Es wird dann jetzt – Mitte November – doch langsam Herbst, die Blätter fallen und ein neues Van Morrison Album ist da. Vergessen wir für einen Augenblick den Klimawandel, das Faktum, dass durchgeknallte Spinner im Weißen Haus herrschen, und dass sich gerade Schreckenskabinette in Berlin und Wien bilden, und halten wir einen Moment inne. »Dennoch sagt der viel, der ›Abend‹ sagt« und Van Morrison versteht es, »Tiefsinn und Trauer aus hohlen Waben rinnen zu lassen«. Der Herbst ist einfach seine Zeit. Gemeinsam dürfen wir mit Van Morrisons Musik einsinken in eine neblig-dunkle Hülle, in der uns jene Gestalten wieder begegnen, denen wir einst Treue geschworen haben und die wir für immerwährend hielten. Vorbei, vergangen und doch nicht vergessen. Herumkauen auf solch herbstlichen Gedanken ist bei Van Morrison keine Alterserscheinung, er war immer schon ein altes Kind. Auch zu seinen jungen Them-Zeiten musste ihm Schwerblütiges nicht unbedingt als altklug ausgelegt werden. Seine unvergleichliche Mischung aus Blues, Folk und Jazz bringt ein gewisses, zuweilen durchaus zornerfülltes Bewusstsein mit getragener, vielleicht sogar spiritueller Stimmung zusammen und wird mit sehr viel musikalischem Können geschmeidig gemacht.
»Innovation« ist ein Wort, das man beim Beschreiben von Van Morrison eher nicht braucht. (skug-intern dürfen wir kurz diese beiden Belege für diese These anfügen: http://skug.at/article96.htm; http://skug.at/article8472.htm.) Auch der 2017er-Jahrgang »Roll with the Punches« ist vollmundig im Abgang. Vielleicht etwas bluesiger als der letzte, vielleicht auch etwas weniger konzentriert als der 2016er, dafür aber mit einem klaren Höhepunkt, der Greatest-Hits-würdig wäre: »Bring it on Home to Me«. In dem Sam-Cooke-Song kann Van Morrison sein ganzes Spektrum an interpretatorischem Können ausspielen.
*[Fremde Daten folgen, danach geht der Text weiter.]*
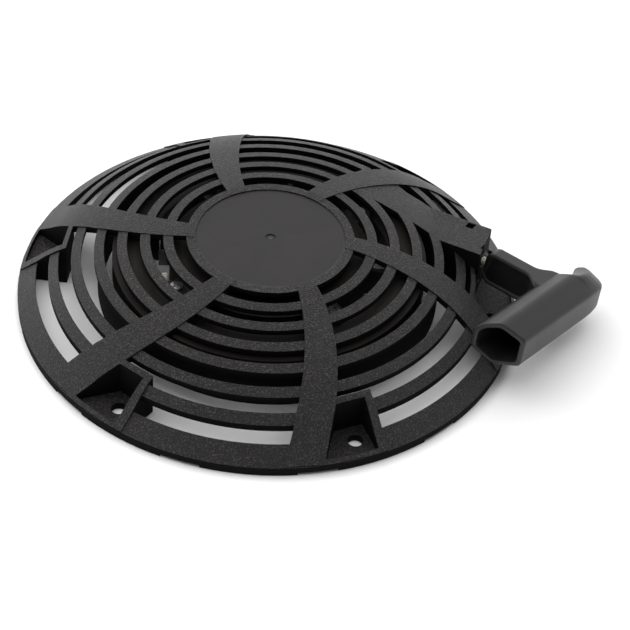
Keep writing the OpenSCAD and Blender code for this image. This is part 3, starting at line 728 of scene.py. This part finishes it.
class STARTER_OT_metal(bpy.types.Operator):
    """Finish the bush, spring, screws, pins, pawls, cam plate, washers and eyelet"""
    bl_idname = "starter.metal"
    bl_label = "Metal parts"

    def execute(self, context):
        c = context.scene.starter_colours
        steel = tuple(c.steel)
        zinc = metal("Zinc plate", steel, 0.3, 1500.0, 0.55)
        turned = metal("Turned zinc plate", steel, 0.26, 2600.0, 0.6, round_axis=True)
        strip = metal("Spring steel", tuned(steel, 0.62), 0.34, 300.0, 0.4, (1.0, 1.0, 9.0))
        tumbled = metal("Tumbled steel", tuned(steel, 0.5), 0.42, 900.0, 0.5)
        yellow = metal("Yellow zinc plate", (0.55, 0.49, 0.33), 0.32, 1200.0, 0.6,
                       round_axis=True)
        # Painted shade: the eyelet is drawn at a tenth of the steel's colour to stand for the
        # shade in the gap where the rope leaves the cover.
        eyelet_in_painted_shade = metal("Eyelet darkened as painted shade", tuned(steel, 0.1), 0.45, 1800.0, 0.6)
        bronze = metal("Sintered bronze", tuple(c.bronze), 0.45, 2400.0, 0.5, round_axis=True)
        for node, finish in (("rope_eyelet", eyelet_in_painted_shade), ("reel_bush", bronze),
                             ("rewind_spring", strip), ("spring_cover_screws", zinc),
                             ("pawl_pins", zinc), ("pawl_a", tumbled), ("pawl_b", tumbled),
                             ("cam_plate", yellow), ("friction_spring", strip),
                             ("thrust_washer", turned), ("centre_screw", turned),
                             ("handle_washer", zinc)):
            dress(node, finish)
        return {"FINISHED"}


class STARTER_OT_handle(bpy.types.Operator):
    """Build the hollow grip, its stem with grained panels in painted shade, and the knot's seat"""
    bl_idname = "starter.handle"
    bl_label = "Pull handle"

    def execute(self, context):
        s, colours = context.scene.starter_handle, context.scene.starter_colours
        place = GripFrame(s)
        stem, sunk = stem_shell(s)
        parts = [closed_grid(place(grip_shell(s)))]
        count = len(parts[0][1])
        parts.append(closed_grid(place(stem)))
        back = (s.wall - s.depth) / MM
        parts.append(closed_grid(place(disc_shell(SEAT_R / MM, back - 0.8, back + SEAT / MM))))
        made = piece("pull_handle", parts, [moulded_handle(colours), grained_panel_in_painted_shade(colours)],
                     "handle", ["handle_grip"], sharp=math.radians(50))
        rows, columns = sunk.shape
        over = (sunk[:-1] + sunk[1:] + np.roll(sunk, -1, 1)[:-1] + np.roll(sunk, -1, 1)[1:]) / 4
        index = np.zeros(len(made.data.polygons), np.int32)
        index[count:count + (rows - 1) * columns] = (over > 0.93).ravel()
        made.data.polygons.foreach_set("material_index", index)
        return {"FINISHED"}


class STARTER_OT_rope(bpy.types.Operator):
    """Build the wound rope, the strand to the handle and the two knots"""
    bl_idname = "starter.rope"
    bl_label = "Rope and knots"

    def execute(self, context):
        s = context.scene.starter_rope
        nylon = braided(context.scene.starter_colours, s.twist)
        low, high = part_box("rope_coil")
        outer = high[0] - s.rope
        turns = []
        for layer in range(LAYERS):
            r = outer - layer * s.rope * LAYER_STEP
            path = helix(r, low[2] + s.rope, high[2] - s.rope, LAYER_TURNS, 1.0 + layer, 420)
            turns.append(tube(path, s.rope, 10))
        parts, uv = join_uv(turns)
        piece("wound_rope", parts, [nylon], "reel_body", ["rope_coil"], uv)

        reach = float(WASHER @ PULL) / MM
        line = pull_point(np.linspace(3, reach + 0.3, 90), 0.0, 0.0)
        part, uv = tube(line, s.rope, 14)
        strand = piece("rope_line", [part], [nylon], None, ["rope_strand"], uv)
        tuple(pull_point(76.5, 0.0, 0.0))
        tuple(pull_point(reach - 12, 0.0, 0.0))
        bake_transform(strand)

        low, high = span("reel_knot", 2)
        knot = np.array([*centre("reel_knot")[:2], (low + high) / 2])
        out = np.array([knot[0], knot[1], 0.0])
        out /= np.linalg.norm(out)
        knot = out * REEL_KNOT_R + UP * knot[2]
        parts, uv = join_uv(knot_parts(knot, out, 3.5 * MM, 1.25 * MM, knot + out * 1.6 * MM,
                                       out * REEL_KNOT_TAIL_R + UP * knot[2],
                                       s.rope * TAIL_SHARE))
        piece("reel_end_knot", parts, [nylon], "reel_body", ["reel_knot"], uv)

        middle = WASHER + PULL * (0.6 + 4.2) * MM
        parts, uv = join_uv(knot_parts(middle, PULL, 4.2 * MM, 1.5 * MM, middle,
                                       middle + PULL * 7.1 * MM, s.rope * TAIL_SHARE))
        piece("handle_end_knot", parts, [nylon], "handle", ["handle_knot"], uv)
        return {"FINISHED"}


class STARTER_OT_pawl_springs(bpy.types.Operator):
    """Build the two torsion springs of the pawls"""
    bl_idname = "starter.pawl_springs"
    bl_label = "Pawl springs"

    def execute(self, context):
        wire = context.scene.starter_rope.wire
        steel = metal("Drawn spring wire", tuned(context.scene.starter_colours.steel, 0.8), 0.24,
                      1400.0, 0.5, (1.0, 1.0, 0.3))
        for name, node, turn in (("pawl_coil_a", "pawl_spring_a", 0.0),
                                 ("pawl_coil_b", "pawl_spring_b", math.pi)):
            middle = UP * centre(node)[2]
            coil = helix(PAWL_COIL_R, -0.4 * MM, 0.4 * MM, 1.5, math.pi, 90)
            first = coil[0] + np.linspace(1, 0.04, 20)[:, None] * [-3 * MM, -5.2 * MM, 0]
            last = coil[-1] + np.linspace(0.04, 1, 20)[:, None] * [0, -9 * MM, 0]
            path = np.concatenate([first, coil, last]) + [PAWL_PIN_AT, 0, 0]
            c, si = math.cos(turn), math.sin(turn)
            path = path @ np.array([[c, si, 0], [-si, c, 0], [0, 0, 1]]) + middle
            part, uv = tube(path, wire * 0.9, 10)
            piece(name, [part], [steel], "reel_body", [node], uv)
        return {"FINISHED"}


FLOOR_HALF = 4
FLOOR_Z = -0.0004
# Each lamp: name, place, diameter and power.
LAMPS = (("overhead box", (-0.2, 0.25, 1.6), 3.0, 44.0),
         ("left box", (-1.3, 0.1, 0.8), 1.2, 3.0))
LAMP_TARGET = (0.02, 0, 0.02)
# How bright the walls are along each axis: from and to what height or side, and both strengths.
WALLS = (("Z", 0.25, 0.95, 1.16, 0.19), ("X", -1, 1, 1.15, 0.85), ("Y", -0.55, 0.35, 0.3, 1.08))
SENSOR = 36.0
LENS = 118.18
CAMERA_AT = (0.02324, -0.72932, 0.65293)
CAMERA_DOWN = math.radians(42.30)
CAMERA_ROLL = math.radians(4.493)


def studio_walls(tree):
    """White walls behind and to the left, brightest low down, over a darker front and top."""
    sky = tree.nodes["Background"]
    sky.inputs["Color"].default_value = (1, 1, 1, 1)
    way = tree.nodes.new("ShaderNodeTexCoord").outputs["Generated"]
    parts = tree.nodes.new("ShaderNodeSeparateXYZ")
    tree.links.new(way, parts.inputs[0])
    total = None
    for axis, low, high, first, last in WALLS:
        ramp = tree.nodes.new("ShaderNodeMapRange")
        tree.links.new(parts.outputs[axis], ramp.inputs["Value"])
        for key, value in (("From Min", low), ("From Max", high), ("To Min", first),
                           ("To Max", last)):
            ramp.inputs[key].default_value = value
        if total is None:
            total = ramp.outputs["Result"]
            continue
        both = tree.nodes.new("ShaderNodeMath")
        both.operation = "MULTIPLY"
        tree.links.new(total, both.inputs[0])
        tree.links.new(ramp.outputs["Result"], both.inputs[1])
        total = both.outputs[0]
    tree.links.new(total, sky.inputs["Strength"])


class STARTER_OT_stage(bpy.types.Operator):
    """Make the floor, the lights and the camera"""
    bl_idname = "starter.stage"
    bl_label = "Floor, lights and camera"

    def execute(self, context):
        scene = context.scene
        mesh = bpy.data.meshes.new("floor")
        corners = [(x * FLOOR_HALF, y * FLOOR_HALF, FLOOR_Z)
                   for x, y in ((-1, -1), (1, -1), (1, 1), (-1, 1))]
        mesh.from_pydata(corners, [], [(0, 1, 2, 3)])
        floor = bpy.data.objects.new("floor", mesh)
        scene.collection.objects.link(floor)
        paper = Finish("White paper", Base_Color=(0.93, 0.93, 0.93), Roughness=0.75)
        mesh.materials.append(paper.material)

        scene.view_settings.view_transform = "Standard"
        world = bpy.data.worlds.new("studio")
        scene.world = world
        world.use_nodes = True
        studio_walls(world.node_tree)
        for name, place, size, power in LAMPS:
            lamp = bpy.data.lights.new(name, "AREA")
            lamp.shape = "DISK"
            lamp.size = size
            lamp.energy = power
            stand = bpy.data.objects.new(name, lamp)
            scene.collection.objects.link(stand)
            stand.location = place
            stand.visible_glossy = False
            aim = Vector(LAMP_TARGET) - stand.location
            stand.rotation_euler = aim.to_track_quat("-Z", "Y").to_euler()

        lens = bpy.data.cameras.new("view")
        lens.sensor_width = SENSOR
        lens.lens = LENS
        lens.clip_start, lens.clip_end = 0.05, 20.0
        camera = bpy.data.objects.new("view", lens)
        scene.collection.objects.link(camera)
        down, roll = CAMERA_DOWN, CAMERA_ROLL
        ahead = Vector((0, math.cos(down), -math.sin(down)))
        across, rise = Vector((1, 0, 0)), Vector((0, math.sin(down), math.cos(down)))
        right = across * math.cos(roll) + rise * math.sin(roll)
        top = rise * math.cos(roll) - across * math.sin(roll)
        turned = Matrix((right, top, -ahead)).transposed().to_4x4()
        turned.translation = Vector(CAMERA_AT)
        camera.matrix_world = turned
        scene.camera = camera
        return {"FINISHED"}


class STARTER_PT_panel(bpy.types.Panel):
    """Lists the starter's pieces and settings"""
    bl_idname = "STARTER_PT_panel"
    bl_label = "Recoil starter"
    bl_space_type = "VIEW_3D"
    bl_region_type = "UI"
    bl_category = "Starter"

    def draw(self, context):
        for operator in OPERATORS:
            self.layout.operator(operator.bl_idname)
        for group in (context.scene.starter_handle, context.scene.starter_rope,
                      context.scene.starter_colours):
            box = self.layout.box()
            for key in group.__annotations__:
                box.prop(group, key)


GROUPS = {"starter_handle": StarterHandleSettings, "starter_rope": StarterRopeSettings,
          "starter_colours": StarterColourSettings}
OPERATORS = (STARTER_OT_stage, STARTER_OT_cover, STARTER_OT_metal, STARTER_OT_handle,
             STARTER_OT_rope, STARTER_OT_pawl_springs)


def register():
    for made in (*GROUPS.values(), *OPERATORS, STARTER_PT_panel):
        bpy.utils.register_class(made)
    for name, group in GROUPS.items():
        setattr(bpy.types.Scene, name, bpy.props.PointerProperty(type=group))


def unregister():
    for name in GROUPS:
        delattr(bpy.types.Scene, name)
    for made in reversed((*GROUPS.values(), *OPERATORS, STARTER_PT_panel)):
        bpy.utils.unregister_class(made)


def main():
    """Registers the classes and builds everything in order."""
    register()
    for operator in OPERATORS:
        area, name = operator.bl_idname.split(".")
        getattr(getattr(bpy.ops, area), name)()


if __name__ == "__main__":
    main()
Dramaturgie und Instrumentierung verwandeln den abgenudelten Klassiker in ein idealtypisches Stück Van Morrison und thematisch passt das alles ohnehin:
»And if you ever change your mind
About leavinʼ, leavinʼ me behind
I want ya to bring it home to me
Bring your sweet lovinʼ
Bring it on home to me«
Bis nächstes Jahr im Herbst, guter, alter Herr.